The fruit carrying races are a colourful show of speed & endurance where competitors dressed in pareos & lais run barefooted shouldering various fruit, particularly bananas, attached to a bamboo rod over a course traditionally measuring 1705m. In both the beginners & the masters categories the load is 30kg whilst the Aito (iron-man) carry 50kg. Woman’s categories all carry 15kg.
Amoraa ofai -the stone lifting competition – is a very ancient tradition practiced for centuries particularly in the Australes. The stones are oval in shape & weigh between 80 & 150 kgs. They are greased with monoi to increase the degree of difficulty in lifting. The goal is to lift the rock over one’s shoulder in a minimum of time; technique is everything.
There are also a number of other sporting events not quite so traditional but run in the overall spirit of the festival. A men’s & a women’s road race take place. Most competitors run barefooted! Look closely at the following photo which shows the girl leading the women’s race running barefooted whilst the soles of her feet are cooled by water poured from a bottle carried by her assistant in bicycle:
The fish have to be gutted before being weighed in ……… people have been known to force large lead sinkers down their throats in an endeavour to assure victory!
The Heiva reserves a special place for Polynesian arts & craftsmen. There are competitions for the weaving baskets & other wares from niau, for tifaifai (a colourful traditional Tahitian bed cover), for engreaved mother of pearl & jewellery, for traditional hats & so on as well as for copra based products.

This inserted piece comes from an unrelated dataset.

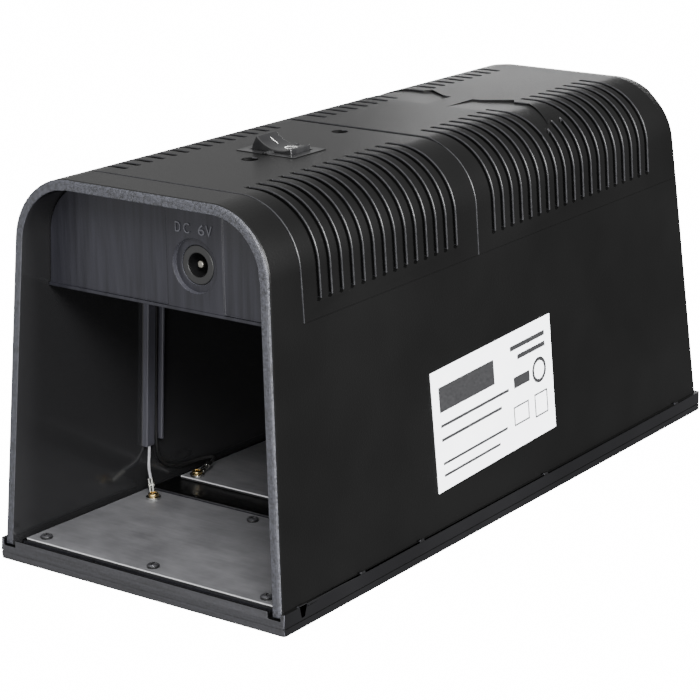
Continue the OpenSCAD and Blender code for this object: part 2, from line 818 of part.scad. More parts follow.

It was Bora Bora turn this year to host the Heiva i Raromatai, an amicable competition between the winners of the best dance group from each of the islands making up the Leeward Islands. The streets were in a most receptive mode & the party was set to rock-on for yet another week:
The fire-dance warmed up participants & spectators alike:
- Take your camera ready to blast away;
- Great viewing for free from the sides of the competition;
- If you seek seating grab the (cheaper!) places towards the back of the stand where the seats have a greater elevation from the row in front.